When high-quality light curves and radial velocities exist, distances to systems in the Large Magellanic Cloud were measured to roughly 2–3% precision, producing a well-constrained LMC distance modulus near 18.49 mag. Such results help nail down Cepheid zero points and test stellar-evolution models.
The drawback is applicability: only suitable eclipsing systems yield these clean geometric constraints, and they require multiwavelength data and careful modeling to reach percent-level accuracy.
10. Masers, VLBI, and asteroseismology (precision geometric and model-based techniques)
Two complementary precision routes deserve grouping. First, masers observed with VLBI resolve compact spots and provide trigonometric parallaxes and proper motions with very high precision—sometimes reaching tens of microarcseconds. The NGC 4258 megamaser distance (used in H0 work) is a prime example.
Second, asteroseismology (from missions like Kepler and TESS) measures stellar oscillation modes to infer radii and masses precisely.
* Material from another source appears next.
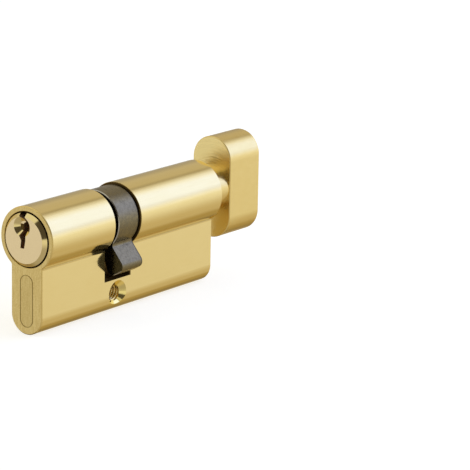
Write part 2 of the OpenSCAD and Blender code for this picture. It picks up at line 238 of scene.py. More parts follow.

Those parameters combined with observed flux lead to distance estimates; asteroseismic radii are often accurate to a few percent for solar-like oscillators.
Together, VLBI masers and asteroseismology provide geometric anchors and model-based precision for exoplanet host characterization, local Galactic structure, and calibrating broader distance methods.
Summary
- Parallax remains the gold standard: from Bessel’s 1838 measurement of 61 Cygni to Gaia (launched 2013, DR3 ≈1.8 billion sources), geometric distances set the foundation for everything else.
- Standard candles—main-sequence fitting, Cepheids (Leavitt’s law), and RR Lyrae—extend reach well beyond parallax but depend on geometric calibration and careful treatment of reddening and metallicity.
- Specialized techniques (detached eclipsing binaries, maser VLBI, asteroseismology) deliver percent-level distances for selected systems and anchor the distance ladder used for extragalactic work and precise exoplanet measurements.
- If you want to try this yourself, check Gaia catalogs or simple parallax calculators to explore nearby stars and get an intuitive feel for how astronomers turn tiny angles into physical distances.